• Information supplied:
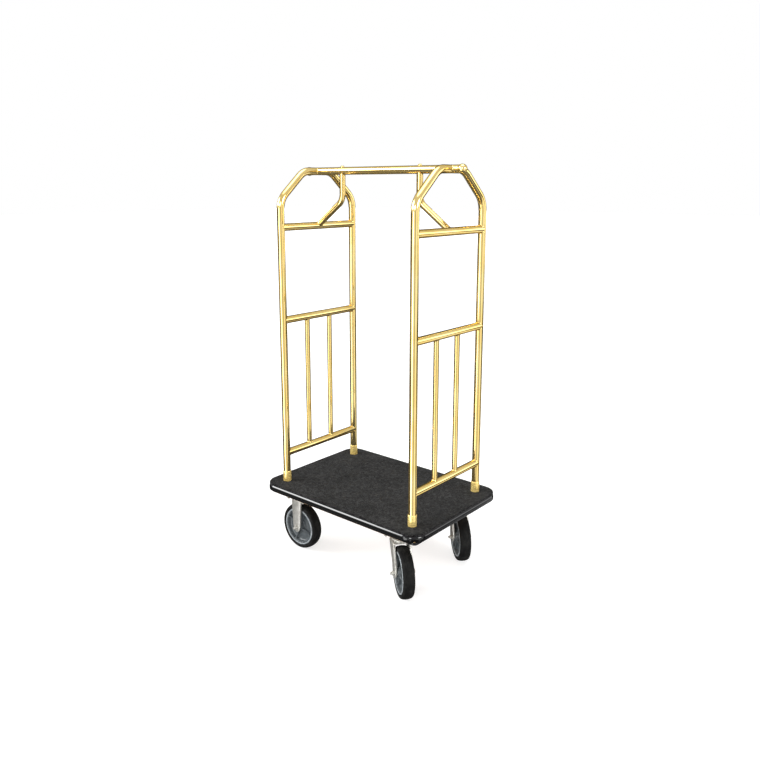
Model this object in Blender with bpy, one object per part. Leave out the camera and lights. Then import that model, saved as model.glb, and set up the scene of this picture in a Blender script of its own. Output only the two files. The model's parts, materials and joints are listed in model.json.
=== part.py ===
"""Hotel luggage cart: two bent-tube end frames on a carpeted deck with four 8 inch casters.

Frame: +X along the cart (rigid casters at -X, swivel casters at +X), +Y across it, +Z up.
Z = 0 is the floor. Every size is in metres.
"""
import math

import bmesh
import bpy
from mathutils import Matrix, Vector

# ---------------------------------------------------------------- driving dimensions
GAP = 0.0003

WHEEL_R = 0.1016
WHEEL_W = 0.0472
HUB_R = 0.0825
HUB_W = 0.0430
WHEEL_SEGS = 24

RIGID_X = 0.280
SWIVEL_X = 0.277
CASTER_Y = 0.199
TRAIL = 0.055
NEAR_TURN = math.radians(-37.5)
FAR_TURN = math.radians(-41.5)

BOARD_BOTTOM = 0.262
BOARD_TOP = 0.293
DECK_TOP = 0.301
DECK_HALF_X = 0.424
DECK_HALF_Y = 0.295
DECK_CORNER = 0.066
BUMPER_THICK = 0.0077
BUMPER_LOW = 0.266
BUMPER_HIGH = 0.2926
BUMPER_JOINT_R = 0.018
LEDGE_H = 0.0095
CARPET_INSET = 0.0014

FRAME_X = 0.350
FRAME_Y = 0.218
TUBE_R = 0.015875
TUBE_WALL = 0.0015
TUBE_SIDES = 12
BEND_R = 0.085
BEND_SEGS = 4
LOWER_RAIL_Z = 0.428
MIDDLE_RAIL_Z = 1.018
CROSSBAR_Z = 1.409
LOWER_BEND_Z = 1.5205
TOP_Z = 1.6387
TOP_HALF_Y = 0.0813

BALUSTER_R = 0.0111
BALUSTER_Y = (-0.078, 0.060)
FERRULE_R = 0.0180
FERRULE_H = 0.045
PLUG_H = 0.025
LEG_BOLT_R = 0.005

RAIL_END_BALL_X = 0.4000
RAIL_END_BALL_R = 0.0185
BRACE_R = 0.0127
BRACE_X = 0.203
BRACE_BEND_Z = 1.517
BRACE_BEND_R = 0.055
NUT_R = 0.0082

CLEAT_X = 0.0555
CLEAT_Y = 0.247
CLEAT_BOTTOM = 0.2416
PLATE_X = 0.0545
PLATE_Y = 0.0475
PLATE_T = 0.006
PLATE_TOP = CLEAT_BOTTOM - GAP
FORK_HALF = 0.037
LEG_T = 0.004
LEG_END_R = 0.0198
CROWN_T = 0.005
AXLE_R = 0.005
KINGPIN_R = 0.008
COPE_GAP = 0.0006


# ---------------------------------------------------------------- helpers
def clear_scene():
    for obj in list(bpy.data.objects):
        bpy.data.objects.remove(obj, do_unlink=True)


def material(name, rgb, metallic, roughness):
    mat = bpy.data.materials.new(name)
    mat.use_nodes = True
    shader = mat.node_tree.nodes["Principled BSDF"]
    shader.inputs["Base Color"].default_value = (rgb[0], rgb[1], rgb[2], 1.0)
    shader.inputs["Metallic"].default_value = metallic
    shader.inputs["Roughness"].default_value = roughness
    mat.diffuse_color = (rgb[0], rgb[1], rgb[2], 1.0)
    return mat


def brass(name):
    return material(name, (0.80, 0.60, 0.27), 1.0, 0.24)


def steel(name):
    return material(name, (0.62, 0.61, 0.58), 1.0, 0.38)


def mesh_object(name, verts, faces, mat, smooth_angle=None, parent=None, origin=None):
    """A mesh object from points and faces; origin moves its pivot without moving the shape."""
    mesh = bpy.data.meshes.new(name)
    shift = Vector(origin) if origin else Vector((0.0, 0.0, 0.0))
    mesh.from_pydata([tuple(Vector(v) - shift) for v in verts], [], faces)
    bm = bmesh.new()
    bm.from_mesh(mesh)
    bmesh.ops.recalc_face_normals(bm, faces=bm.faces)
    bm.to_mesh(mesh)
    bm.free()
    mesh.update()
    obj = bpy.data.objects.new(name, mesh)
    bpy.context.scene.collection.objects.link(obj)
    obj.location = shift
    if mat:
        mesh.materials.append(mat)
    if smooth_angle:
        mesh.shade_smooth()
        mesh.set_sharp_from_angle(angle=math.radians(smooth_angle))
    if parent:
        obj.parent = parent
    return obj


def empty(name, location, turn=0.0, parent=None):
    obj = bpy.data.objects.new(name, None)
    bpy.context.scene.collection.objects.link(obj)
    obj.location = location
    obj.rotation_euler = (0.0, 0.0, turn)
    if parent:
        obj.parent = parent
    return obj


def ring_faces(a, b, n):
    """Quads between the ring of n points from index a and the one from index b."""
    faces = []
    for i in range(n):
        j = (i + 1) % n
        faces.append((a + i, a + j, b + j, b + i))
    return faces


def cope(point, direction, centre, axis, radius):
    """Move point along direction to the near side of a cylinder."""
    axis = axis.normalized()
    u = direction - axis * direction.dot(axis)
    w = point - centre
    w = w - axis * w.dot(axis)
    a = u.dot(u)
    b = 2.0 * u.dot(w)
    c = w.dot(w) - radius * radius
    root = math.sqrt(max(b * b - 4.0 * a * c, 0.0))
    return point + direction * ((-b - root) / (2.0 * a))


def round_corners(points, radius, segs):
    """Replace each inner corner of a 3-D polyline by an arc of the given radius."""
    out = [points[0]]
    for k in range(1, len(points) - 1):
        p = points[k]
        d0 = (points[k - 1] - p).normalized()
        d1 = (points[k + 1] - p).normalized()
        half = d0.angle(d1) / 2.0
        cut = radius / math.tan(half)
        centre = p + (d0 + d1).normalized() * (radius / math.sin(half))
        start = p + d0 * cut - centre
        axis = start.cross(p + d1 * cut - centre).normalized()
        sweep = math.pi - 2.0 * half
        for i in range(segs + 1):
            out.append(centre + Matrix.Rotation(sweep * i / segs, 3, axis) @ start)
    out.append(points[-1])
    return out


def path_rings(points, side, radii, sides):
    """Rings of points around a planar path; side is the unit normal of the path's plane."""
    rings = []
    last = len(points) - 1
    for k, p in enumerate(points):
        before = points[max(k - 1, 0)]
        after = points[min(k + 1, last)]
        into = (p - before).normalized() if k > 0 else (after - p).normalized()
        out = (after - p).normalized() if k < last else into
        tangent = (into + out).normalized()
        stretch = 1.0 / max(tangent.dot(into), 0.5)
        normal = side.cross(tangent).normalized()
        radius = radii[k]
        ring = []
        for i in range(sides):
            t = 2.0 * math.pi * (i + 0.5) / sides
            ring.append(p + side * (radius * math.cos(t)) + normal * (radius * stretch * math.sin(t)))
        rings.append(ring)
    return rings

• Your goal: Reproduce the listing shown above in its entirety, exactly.

• Written answer:
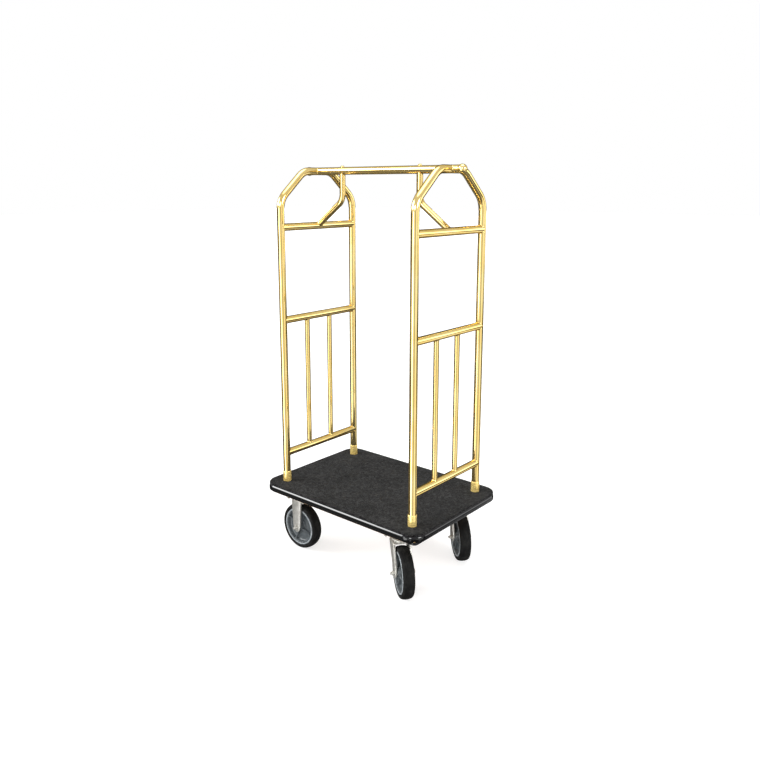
Model this object in Blender with bpy, one object per part. Leave out the camera and lights. Then import that model, saved as model.glb, and set up the scene of this picture in a Blender script of its own. Output only the two files. The model's parts, materials and joints are listed in model.json.
=== part.py ===
"""Hotel luggage cart: two bent-tube end frames on a carpeted deck with four 8 inch casters.

Frame: +X along the cart (rigid casters at -X, swivel casters at +X), +Y across it, +Z up.
Z = 0 is the floor. Every size is in metres.
"""
import math

import bmesh
import bpy
from mathutils import Matrix, Vector

# ---------------------------------------------------------------- driving dimensions
GAP = 0.0003

WHEEL_R = 0.1016
WHEEL_W = 0.0472
HUB_R = 0.0825
HUB_W = 0.0430
WHEEL_SEGS = 24

RIGID_X = 0.280
SWIVEL_X = 0.277
CASTER_Y = 0.199
TRAIL = 0.055
NEAR_TURN = math.radians(-37.5)
FAR_TURN = math.radians(-41.5)

BOARD_BOTTOM = 0.262
BOARD_TOP = 0.293
DECK_TOP = 0.301
DECK_HALF_X = 0.424
DECK_HALF_Y = 0.295
DECK_CORNER = 0.066
BUMPER_THICK = 0.0077
BUMPER_LOW = 0.266
BUMPER_HIGH = 0.2926
BUMPER_JOINT_R = 0.018
LEDGE_H = 0.0095
CARPET_INSET = 0.0014

FRAME_X = 0.350
FRAME_Y = 0.218
TUBE_R = 0.015875
TUBE_WALL = 0.0015
TUBE_SIDES = 12
BEND_R = 0.085
BEND_SEGS = 4
LOWER_RAIL_Z = 0.428
MIDDLE_RAIL_Z = 1.018
CROSSBAR_Z = 1.409
LOWER_BEND_Z = 1.5205
TOP_Z = 1.6387
TOP_HALF_Y = 0.0813

BALUSTER_R = 0.0111
BALUSTER_Y = (-0.078, 0.060)
FERRULE_R = 0.0180
FERRULE_H = 0.045
PLUG_H = 0.025
LEG_BOLT_R = 0.005

RAIL_END_BALL_X = 0.4000
RAIL_END_BALL_R = 0.0185
BRACE_R = 0.0127
BRACE_X = 0.203
BRACE_BEND_Z = 1.517
BRACE_BEND_R = 0.055
NUT_R = 0.0082

CLEAT_X = 0.0555
CLEAT_Y = 0.247
CLEAT_BOTTOM = 0.2416
PLATE_X = 0.0545
PLATE_Y = 0.0475
PLATE_T = 0.006
PLATE_TOP = CLEAT_BOTTOM - GAP
FORK_HALF = 0.037
LEG_T = 0.004
LEG_END_R = 0.0198
CROWN_T = 0.005
AXLE_R = 0.005
KINGPIN_R = 0.008
COPE_GAP = 0.0006


# ---------------------------------------------------------------- helpers
def clear_scene():
    for obj in list(bpy.data.objects):
        bpy.data.objects.remove(obj, do_unlink=True)


def material(name, rgb, metallic, roughness):
    mat = bpy.data.materials.new(name)
    mat.use_nodes = True
    shader = mat.node_tree.nodes["Principled BSDF"]
    shader.inputs["Base Color"].default_value = (rgb[0], rgb[1], rgb[2], 1.0)
    shader.inputs["Metallic"].default_value = metallic
    shader.inputs["Roughness"].default_value = roughness
    mat.diffuse_color = (rgb[0], rgb[1], rgb[2], 1.0)
    return mat


def brass(name):
    return material(name, (0.80, 0.60, 0.27), 1.0, 0.24)


def steel(name):
    return material(name, (0.62, 0.61, 0.58), 1.0, 0.38)


def mesh_object(name, verts, faces, mat, smooth_angle=None, parent=None, origin=None):
    """A mesh object from points and faces; origin moves its pivot without moving the shape."""
    mesh = bpy.data.meshes.new(name)
    shift = Vector(origin) if origin else Vector((0.0, 0.0, 0.0))
    mesh.from_pydata([tuple(Vector(v) - shift) for v in verts], [], faces)
    bm = bmesh.new()
    bm.from_mesh(mesh)
    bmesh.ops.recalc_face_normals(bm, faces=bm.faces)
    bm.to_mesh(mesh)
    bm.free()
    mesh.update()
    obj = bpy.data.objects.new(name, mesh)
    bpy.context.scene.collection.objects.link(obj)
    obj.location = shift
    if mat:
        mesh.materials.append(mat)
    if smooth_angle:
        mesh.shade_smooth()
        mesh.set_sharp_from_angle(angle=math.radians(smooth_angle))
    if parent:
        obj.parent = parent
    return obj


def empty(name, location, turn=0.0, parent=None):
    obj = bpy.data.objects.new(name, None)
    bpy.context.scene.collection.objects.link(obj)
    obj.location = location
    obj.rotation_euler = (0.0, 0.0, turn)
    if parent:
        obj.parent = parent
    return obj


def ring_faces(a, b, n):
    """Quads between the ring of n points from index a and the one from index b."""
    faces = []
    for i in range(n):
        j = (i + 1) % n
        faces.append((a + i, a + j, b + j, b + i))
    return faces


def cope(point, direction, centre, axis, radius):
    """Move point along direction to the near side of a cylinder."""
    axis = axis.normalized()
    u = direction - axis * direction.dot(axis)
    w = point - centre
    w = w - axis * w.dot(axis)
    a = u.dot(u)
    b = 2.0 * u.dot(w)
    c = w.dot(w) - radius * radius
    root = math.sqrt(max(b * b - 4.0 * a * c, 0.0))
    return point + direction * ((-b - root) / (2.0 * a))


def round_corners(points, radius, segs):
    """Replace each inner corner of a 3-D polyline by an arc of the given radius."""
    out = [points[0]]
    for k in range(1, len(points) - 1):
        p = points[k]
        d0 = (points[k - 1] - p).normalized()
        d1 = (points[k + 1] - p).normalized()
        half = d0.angle(d1) / 2.0
        cut = radius / math.tan(half)
        centre = p + (d0 + d1).normalized() * (radius / math.sin(half))
        start = p + d0 * cut - centre
        axis = start.cross(p + d1 * cut - centre).normalized()
        sweep = math.pi - 2.0 * half
        for i in range(segs + 1):
            out.append(centre + Matrix.Rotation(sweep * i / segs, 3, axis) @ start)
    out.append(points[-1])
    return out


def path_rings(points, side, radii, sides):
    """Rings of points around a planar path; side is the unit normal of the path's plane."""
    rings = []
    last = len(points) - 1
    for k, p in enumerate(points):
        before = points[max(k - 1, 0)]
        after = points[min(k + 1, last)]
        into = (p - before).normalized() if k > 0 else (after - p).normalized()
        out = (after - p).normalized() if k < last else into
        tangent = (into + out).normalized()
        stretch = 1.0 / max(tangent.dot(into), 0.5)
        normal = side.cross(tangent).normalized()
        radius = radii[k]
        ring = []
        for i in range(sides):
            t = 2.0 * math.pi * (i + 0.5) / sides
            ring.append(p + side * (radius * math.cos(t)) + normal * (radius * stretch * math.sin(t)))
        rings.append(ring)
    return rings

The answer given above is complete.